Thankfulness, day 53...family get-togethers. Love my Astorga clan!! Always good times to be had. Funny and hilarious we have all become through the years. =)
Thankfulness, day 54...lazy day. When you're part of the rat race everyday, it truly wears on you that everyday is about hustling. Today was so cold that it turned into a day of non-conviction. Pj day for the kids, sitting around and napping when I could. Wow, so this is how some of you spend your days...nice..
Thankfulness, day 55...shoveling snow. It wasn't a lot. It was already dark out. But for those 15 minutes or so, I was enveloped in a serene silence except for the occasional car that past by. I like shoveling snow. It brings me peace. That's something I could use more of...the peace, not necessarily the snow (which I do love when I'm not driving in it).

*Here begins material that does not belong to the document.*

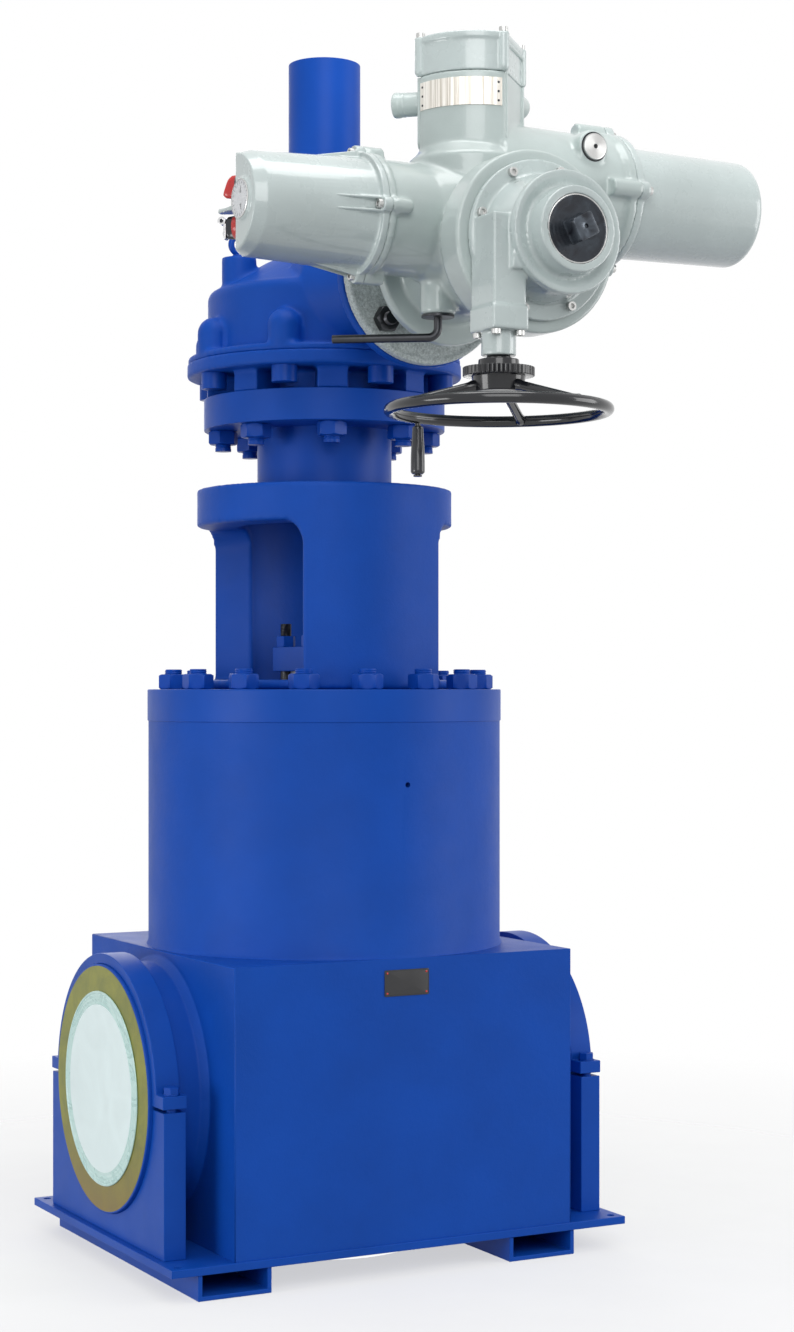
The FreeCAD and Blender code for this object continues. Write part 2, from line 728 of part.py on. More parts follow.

Thankfulness, day 56...encouragement. I don't know how to accept help very well. However, I appreciate encouragement. In fact, sometimes I think if people would just offer it more often, I could be so much more than I am. But it doesn't happen often but when it does, it offers a bright spot, and sometimes a reassurance that I really am not as bad as I think.
Thankfulness, day 57...commuting. I have an hour commute to work, each way. Amazing, sometimes, the amount of work I can get down on the way to/from.
Thankfulness, day 58...deadlines. Nothing like a deadline to ensure you get things done...and cause massive anxiety when you miss it..
Thankfulness, day 59...day off. I usually take a day off so that I can go do other things. I took today off with that same premise. But instead, today, I took the day off and took.the.day.off.
Thankfulness, day 60...blessed. Despite the circumstances, and in the overall scheme of things, my family is blessed and I am grateful for that. Thank you for being part of our blessings.